Analysts say the prospect of another call-up depends on the situation on the ground.


“Risks of another mobilization wave will directly depend on the threat of whether Ukraine can break through the defense lines,” Tatiana Stanovaya, founder of R. Politik, a political analysis firm focused on Russia, wrote on the Telegram social messaging app.


“If that happens, no political arguments, such as approval ratings, growing anxiety or other issues would prevent it.”


But Ukraine, too, faces steep challenges, especially when it comes to desperately needed artillery shells and air-defense ammunition. It has pressed its allies for more weaponry, and Tuesday, on a visit to Toronto, Ukraine Prime Minister Denys Shmyhal secured a promise for new military aid. Canada said it would supply Ukraine with 21,000 assault rifles, 38 machine guns and 2.8 million rounds of ammunition, worth 59 million Canadian dollars (about $44 million).


The measures adopted by the Duma on Tuesday also included a provision to introduce electronic draft summonses and steps to close loopholes in the system to make it more difficult for draftees to avoid notifications.


Under the new law, a summons would be marked as formally received as soon as it landed in a recipient’s inbox on a widely used government services website. Even if the draftee did not have an account, a call-up notice would be marked as officially received seven days after being added to the registry.


Russians called up would immediately be forbidden to leave the country. And failure to turn up at a local conscription office within 20 days of receiving a draft notice could result in a variety of penalties, including a driver’s license suspension, along with a block on registering real estate and other property and on receiving a bank loan.


The tightening of the conscription rules comes against the backdrop of a much broader crackdown on civil liberties in Russia that began after Putin ordered a full-scale invasion of Ukraine in February 2022.


This week, a Kremlin critic facing 25 years in prison for criticizing the war likened the current climate in his country to the terror of the Stalin era.


“The day will come when the darkness over our country will dissipate,” the dissident, Vladimir Kara-Murza, 41, declared in a courtroom in Moscow. “When black will be called black and white will be called white; when at the official level it will be recognized that two times two is still four; when a war will be called a war, and a usurper a usurper.”
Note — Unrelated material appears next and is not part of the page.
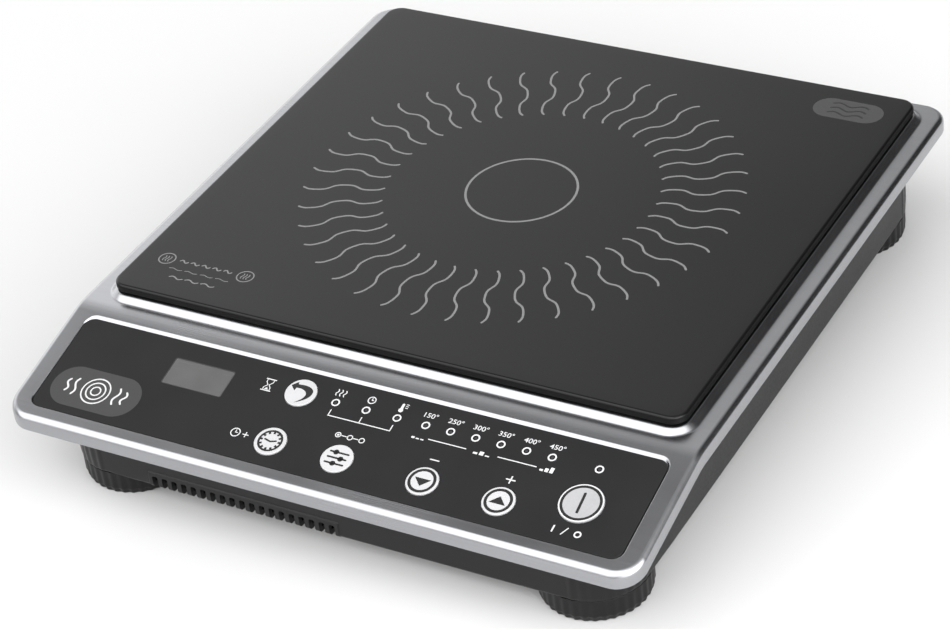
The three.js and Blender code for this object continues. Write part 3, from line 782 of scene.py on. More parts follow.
def wave_line(x0, y0, x1, y1, amp, n=18, cycles=1.0, phase=0.0):
    """A wavy line between two points."""
    d = Vector((x1 - x0, y1 - y0))
    q = Vector((-d.y, d.x)).normalized()
    out = []
    for i in range(n + 1):
        t = i / n
        a = amp * math.sin(2 * math.pi * (cycles * t) + phase)
        out.append((x0 + d.x * t + q.x * a, y0 + d.y * t + q.y * a))
    return out


def smooth_line(pts, sub=5):
    """Smooth curve through the points, ends included."""
    ext = [pts[0]] + list(pts) + [pts[-1]]
    out = []
    for a, b, c, d in zip(ext, ext[1:], ext[2:], ext[3:]):
        for i in range(sub):
            t = i / sub
            out.append(tuple(0.5 * (2 * q + (r - p) * t + (2 * p - 5 * q + 4 * r - s) * t * t + (3 * q - p - 3 * r + s) * t ** 3) for p, q, r, s in zip(a, b, c, d)))
    return out + [pts[-1]]


def glass_place(x, y, z):
    return (x, y, z)


ZG = GZ1 - 0.06
cook = Print(glass_place, ZG - 0.01, ZG + 0.035)
cook.ring(0, GCY, 28.05, 26.85, 128)


def off_at(r):
    """Sideways swing of a heat line, in degrees: full, rounded waves 2 mm to each side."""
    return math.degrees(2.05 / r) * math.tanh(1.5 * math.cos(math.pi * (r - 75.0) / 13.75)) / math.tanh(1.5)


for k in range(40):
    pts = []
    for i in range(45):
        r = 68.6 + (109.4 - 68.6) * i / 44
        a = math.radians(9 * k + off_at(r))
        pts.append((r * math.cos(a), GCY + r * math.sin(a)))
    cook.stroke(pts, 1.08)
# plain hot-surface mark: two small rings and rows of short heat lines
for cx in (-135.0, -90.5):
    cook.ring(cx, -76.6, 4.5, 3.9, 44)
    for dx in (-1.5, 0.0, 1.5):
        cook.stroke(wave_line(cx + dx, -78.6, cx + dx, -74.7, 0.36, 10), 0.5)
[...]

The Kremlin has insisted on describing the invasion as a “special military operation,” but it soon learned that whatever it wants to call it, it has plunged Russia into a bloody and protracted conflict that has, by Western estimates, killed or wounded as many as 200,000 Russian soldiers.


In the fall, facing setbacks on the battlefield, Putin announced a “partial mobilization” of troops, prompting protests nationwide and an exodus of draft-age men.


Back then, Russians could dodge conscription by avoiding receipt of the call-up notice, a formal document that had to be signed. And the conscription system was outdated. Many people were not registered or had old addresses on file — making it hard for military officials to locate potential draftees.


The passage of the new draft law was rushed. Details of the new measures were announced only the day before, and some deputies complained on Tuesday that they could not read the draft law before voting.


The final measure will have to be signed by Putin before it becomes law.